Coconut Cake
Recipe by Justine Schofield
Ingredients
- 400g self-raising flour
- 2 tbsp corn flour
- 330g caster sugar
- Pinch salt
- 180ml vegetable oil
- 375ml of Ayam Coconut Milk + and an extra 15ml for frosting
- 1 tsp coconut extract
- 2 tsp apple cider vinegar
Frosting
- 400g cream cheese
- 100g butter, softened
- 300g pure icing sugar
- 1 cup coconut flakes
Method
Cake:
-
Pre-heat the oven to 170°C. Grease, and line two x 20cm round tins with baking paper.
-
Combine the dry ingredients in a large bowl. Make a well in the centre, add the wet ingredients, and gently combine, being careful not to over-mix.
-
Divide the cake batter into the two prepared tins and bake in the oven for 30-40 minutes or until a skewer pierced through the centre comes out clean.
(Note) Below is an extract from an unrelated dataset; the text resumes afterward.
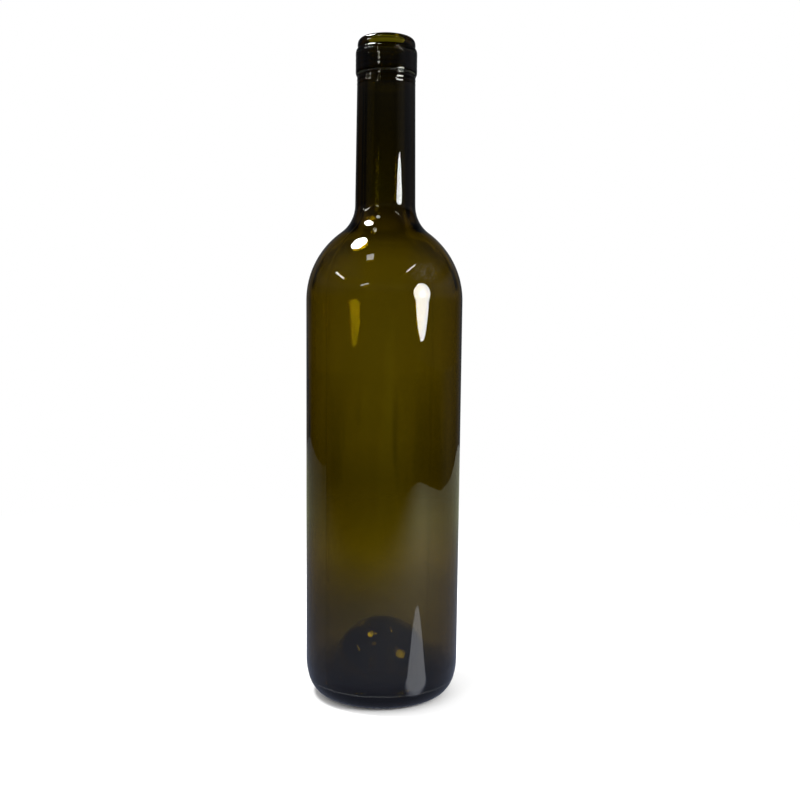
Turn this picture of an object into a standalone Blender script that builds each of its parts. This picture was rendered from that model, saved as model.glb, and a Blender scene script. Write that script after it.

Cool completely in the tin before demoulding.
Frosting:
-
To make the frosting, whip the cream cheese and butter together then slowly add the icing sugar. Fold through an extra splash of coconut milk.
-
Spread a few spoonfuls of frosting onto one cake. Sandwich the other cake on top. Spread the remaining frosting over the cake and around the sides to completely cover. Sprinkle over coconut flakes to garnish.